2014 Chantilly Concours d’Elegance

It’s just 24 driving miles from the traffic and noise of Paris’ Charles de Gaulle airport to the Château de Chantilly, but it’s a drive into another century…or maybe five centuries ago. It was the mid-1500s when the first structures were built on the property, and the edifices there today proved a fitting background for the 2014 Chantilly Concours d’Elegance.
Sylviane and Patrick Peter, who also organize the Le Mans Classic, created the concours with major backing by watchmaker Richard Mille.

While Sunday was the concours, the show really started with a rally on Saturday, some 75 miles through countryside and small villages with a stop for lunch at the Domaine du Château de Verderonne. Revs entered the 1933 Type 55 Bugatti in the concours and so the rally was a natural. Following a vintage Bentley along narrow lanes that led through forests then over broad, freshly plowed fields brought a true sense of what it must have been like to tour through France in a Bugatti 80 years ago.

In a sense, Sunday’s event was two car shows in one concours. Spread out on the broad gardens laid out by André Le Nôtre were the showpiece automobiles. Bugattis, race cars, show cars, Bentleys, Delahayes, Hispano-Suiza…you know the sort, plus several displays of Maseratis to continue that marque’s centennial.

Unlike many concours, the cars were so widely spaced that at first we thought there were many more to come. Not so, and the question of intimacy came up. There is arguably a certain intimacy among a crowd that mills around automobiles more closely arranged. Then again, with the cars so far apart it allowed a different sort of intimacy between spectators and the automobiles. Photographers loved the spacing.

Also part of this display were such modern automobiles as Porsche’s 918 and McLaren’s P1 GTR, plus concept cars like Italdesign’s Parcour and Aston Martin’s shooting brake.
On the waters of Le Grand Canal vintage watercraft were giving rides, several accompanied by the odors and sounds of steam power.

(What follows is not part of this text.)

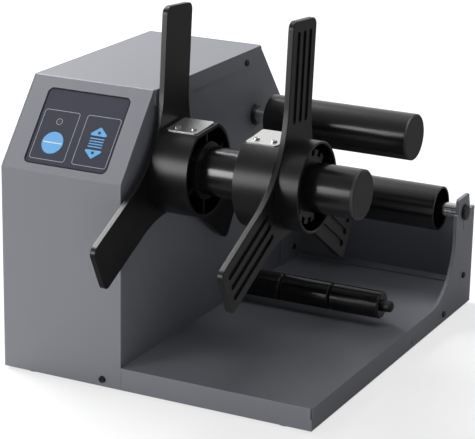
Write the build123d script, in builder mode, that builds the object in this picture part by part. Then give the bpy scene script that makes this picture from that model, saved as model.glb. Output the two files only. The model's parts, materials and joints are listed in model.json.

By contrast to those displays, a variety of automobile clubs had their own ranks of cars parked tightly side by side on the lawns in front of the chateau and across one of the small bodies of water that dot the property. If the concours in the gardens was calm and sophisticated, the gathering featuring such groups as the Historical Vehicle Club of Belgium, Club Maserati France and a gathering of Delahayes was a shirtsleeve picnic. There were the sorts of food trucks one might expect in Los Angeles or Miami, but based on large Citroen vans. Champagne toasts were popular.
American collections were part of the main show, three coming away with major awards. Revs Institute was honored with a win in the Bugatti division for its 1933 Type 55. Lawrence Auriana’s magnificent V-16 Maserati Tipo V4 Zagato Gran Turismo took its class, while Peter Mullin’s 1937 “Star of India” Delahaye 135 M Cabriolet by Figoni et Falaschi was awarded Best of Show.

Inevitably, conversations fell to comparisons of Chantilly to Pebble Beach, Villa d’Este, Amelia Island and other major shows. There was mention of England’s Hampton Court concours, which was unfortunately scheduled for the same Sunday as Chantilly. Looking out over the cars spread out across Le Nôtre’s gardens and considering the view of the backdrop bay at Pebble Beach, the Italian elegance of Villa d’Este and the delightful informality of Amelia Island could lead one to consider such comparisons a waste of time. Each of those concours has its own unique action and ambiance, each one worth a visit.